Tutta la parte che segue la morte di Oskar sembra presa da "La morte corre sul fiume", con il vescovo Vergerus nei panni del falso pastore Robert Mitchum. Il personaggio interpretato (splendidamente) da Harriet Anderson si rifà apertamente alle fiabe dei Grimm, come pure tutte le storie fantasiose/reali raccontate da Alexander. Anche la parte cabbalistico-magica vuole rifarsi proprio a questa tradizione e quindi in qualche maniera celebrare il mondo infantile, la sua potenza immaginifica e inventiva.

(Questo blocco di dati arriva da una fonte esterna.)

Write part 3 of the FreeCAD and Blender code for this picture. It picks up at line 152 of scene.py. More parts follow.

Su tutti spicca il personaggio di Vergerus, forse la persona più cattiva, più diabolica e negativa mai creata in tutta la carriera cinematografica di Bergman.

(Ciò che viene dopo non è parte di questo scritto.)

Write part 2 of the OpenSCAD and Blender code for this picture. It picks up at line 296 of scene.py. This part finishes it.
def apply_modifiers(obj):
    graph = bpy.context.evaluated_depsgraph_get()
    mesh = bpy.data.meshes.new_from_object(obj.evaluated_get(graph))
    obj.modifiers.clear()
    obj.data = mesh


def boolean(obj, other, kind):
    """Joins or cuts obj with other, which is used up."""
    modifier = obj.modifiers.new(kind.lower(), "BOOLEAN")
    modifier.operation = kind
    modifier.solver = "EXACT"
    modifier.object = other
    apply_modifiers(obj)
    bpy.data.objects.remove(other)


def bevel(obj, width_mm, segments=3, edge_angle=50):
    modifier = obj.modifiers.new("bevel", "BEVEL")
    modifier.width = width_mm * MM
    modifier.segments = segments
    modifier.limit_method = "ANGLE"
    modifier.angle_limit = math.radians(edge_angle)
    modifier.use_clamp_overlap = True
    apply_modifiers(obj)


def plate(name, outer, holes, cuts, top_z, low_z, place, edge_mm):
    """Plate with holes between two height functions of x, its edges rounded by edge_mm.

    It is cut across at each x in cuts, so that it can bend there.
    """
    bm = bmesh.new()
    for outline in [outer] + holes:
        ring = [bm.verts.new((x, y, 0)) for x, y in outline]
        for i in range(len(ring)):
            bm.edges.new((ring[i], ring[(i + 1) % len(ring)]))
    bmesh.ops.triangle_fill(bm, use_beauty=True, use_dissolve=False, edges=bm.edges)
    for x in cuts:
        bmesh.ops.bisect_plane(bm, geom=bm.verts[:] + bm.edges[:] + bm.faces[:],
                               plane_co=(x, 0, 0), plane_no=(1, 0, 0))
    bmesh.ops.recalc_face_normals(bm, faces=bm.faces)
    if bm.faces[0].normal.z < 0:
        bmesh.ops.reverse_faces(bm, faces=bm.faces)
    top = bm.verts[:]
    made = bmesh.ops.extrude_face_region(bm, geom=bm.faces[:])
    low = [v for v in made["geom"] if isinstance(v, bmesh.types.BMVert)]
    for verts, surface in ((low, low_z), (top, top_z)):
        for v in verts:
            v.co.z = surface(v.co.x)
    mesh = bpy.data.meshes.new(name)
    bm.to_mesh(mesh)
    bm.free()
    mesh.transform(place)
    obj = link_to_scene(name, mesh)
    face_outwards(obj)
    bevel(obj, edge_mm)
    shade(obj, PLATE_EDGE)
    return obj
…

Comunque, anche in questo film Bergman non rinuncia a trattare i suoi soliti temi (incomprensione, volatilità dell'amore, esaltazione dell'arte), ma tutto è come soffuso, ammorbidito dalla nostalgia e dalla celebrazione dell'umanità e dell'amicizia. Alcune battute ci fanno chiaramente capire che Bergman, arrivato alla fine della sua carriera, trova consolazione voltandosi indietro, ripensando all'epoca pre-tecnologica (la luce delle candele, la ricchezza estetica ed umana) e all'infanzia (i giochi creativi, il contatto diretto con gli oggetti e le persone).
Se c'è qualcosa che stona in questo film è forse il fatto che Alexander esprime concetti inappropriati nella bocca di un quattordicenne (età presunta). Si vede molto chiaramente (specie nel dialogo con Vergerus, la frase su Dìo) che in certi momenti al posto di Alexander c'è Bergman stesso, le sue rivendicazioni, quelle che avrebbe voluto dire e fare di fronte a suo padre.
Non c'è che dire, migliore rievocazione e migliore realizzazione del senso di nostalgia e di rivendicazione non ci poteva proprio essere. Capolavoro.